El Polígono 38 era una zona gris –si no me diera corte diría liminal– que hubo hasta mediados de los ochenta a la entrada de Moratalaz, mi barrio. Una sucesión de descampados, una tierra completamente por hacer junto a la M-30. En aquellos terrenos pasaban cosas fuera del nuevo orden mundial, como en la canción de Caetano Veloso. En Navidades ponían los cacharritos, se hacían eventos tipo carreras populares, se plantaba una churrería ambulante a la que íbamos en peregrinaje y hasta había una parroquia prefabricada a quien alguien muy ingenioso había colocado una escalerilla de avión para poder acceder: la parroquia del avión, la llamaban. La gente lavaba sus coches y los yonkis buscaban sus recovecos de intimidad. A veces cruzaban rebaños de ovejas y los niños clavábamos ¡destornilladores! en recuadros dibujados sobre el barro en el punto justo de dureza para jugar “a la lima”. En medio de todo ese caos humano tan poco civilizado, había una boca de metro. Nos preguntábamos qué hacía allí, era como un pulpo en un garaje de aquel no-lugar amplio, esas ruinas de la ciudad. Allí íbamos a hacer salvajadas, es decir, a no ser lo que se era en las otras zonas ya asfaltadas, ordenadas, estructuradas del barrio. Dentro de lo embarrado que estaba todo aquello era un espacio de libertad. En un momento dado, el Ayuntamiento barajó la posibilidad de aglutinar en aquel polígono todo los recursos públicos de los que adolecía el barrio: colegios, guarderías, otro ambulatorio, instalaciones deportivas, bibliotecas. En vez de eso se hicieron más casas y un Alcampo. Aquel centro comercial lo transformó todo. Descubrimos que podíamos pasar la tarde en un sitio caliente, robar insignificancias o comer sin pagar entre los lineales de patatas fritas pasó a ser nuestro juego favorito, gracias al cual conocimos la existencia de la seguridad privada. Unos tipos de uniforme con el logo de una empresa podían meterte en un cuartito e intimidarte a costa de un pintauñas que se te había olvidado pagar. La solitaria boca de metro cobró entonces un sentido. ¿Y si ese plan siempre había estado allí y solo había sido cuestión de tiempo?
A pesar de todos los indicios que prácticamente desde el primer día estuvieron allí, un día decidimos acampar en Twitter hasta echar raíces.
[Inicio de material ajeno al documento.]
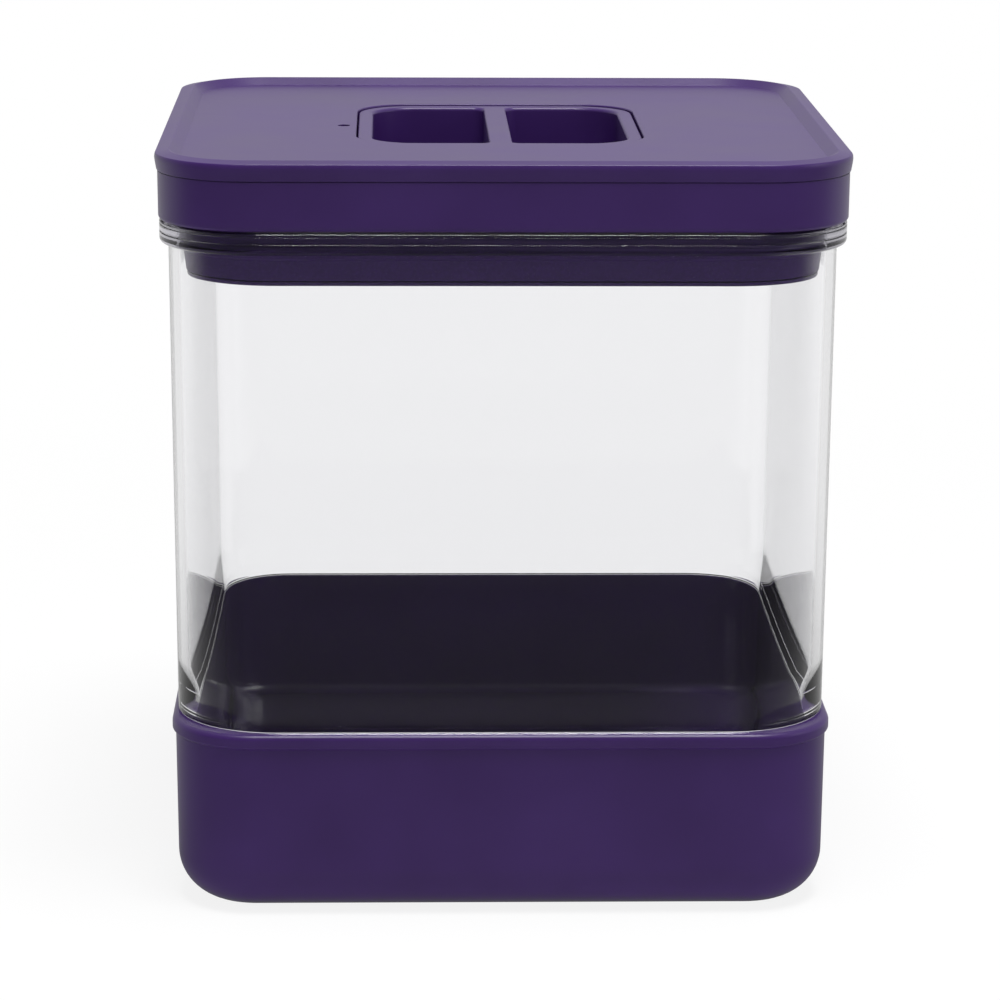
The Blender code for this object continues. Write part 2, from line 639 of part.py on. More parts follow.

Ahora a nosotras también nos han privatizado el campo de juegos –en términos zeitgeist, la conversación–. Seguir allí es como pasear por un barrio gentrificado. De vez en cuando te encuentras a algún amigo, quedan sitios interesantes, pero la totalidad del ambiente es hostil. Y los habitantes que se han quedado con el barrio no te gustan, porque tú tampoco les gustas a ellos. Ya no existe más la red social a la que dedicamos más de una década de vida (glups!), para la que hemos trabajado duro diariamente como imbéciles perfeccionando un algoritmo privatizado –disculpas por el epíteto– pero donde también donde creímos hacer pequeñas revoluciones (ilusas), muchas campañas de acción ciudadana, donde hicimos amistades y vivimos momentos de memética colectiva y descacharrante, de dónde nos nutríamos para no pensar solo lo que pensábamos o dónde nos hicimos fuertes en nuestras cámaras de eco, a donde bajábamos a jugar esperando dar y recibir interacciones –e insultos, porque todo esto pasaba a la vez–, donde podíamos amplificar voces sistemáticamente acalladas. Pienso en el activismo por la visibilidad de Palestina como último uso digno, y sofocado, claro, de esta red antes conocida como Twitter, como el canto definitivo del cisne.
Pocas veces sabemos quién es el dueño del terreno que pisamos. Muchas otras, creemos pisar suelo público cuando lo que hacemos es pisar suelo potencialmente privatizable, susceptible de ser recalificado. A nosotras nos han recalificado la comunidad. Y quizá, hasta nos está bien empleado por confiar en quienes nunca velarían por la raíces y el suelo, o por no mudarnos antes de tiempo a un espacio horizontal y neutral. Mira que nuestro amigos hackers nos avisaron. ¿Pero quién quería quedarse ahí fuera? Estábamos demasiado enviciadas con las nuevas luces del Alcampo, con la cantidad de tipos de chocolatinas existentes en el mercado, con el calor. Ahora la calefacción es artificial, asfixiante y hostil. Queremos volver a correr por los descampados aunque nos hayan arrancado de cuajo los árboles. No sé si nos veremos bajo el cielo azul. Dejemos un momento al duelo.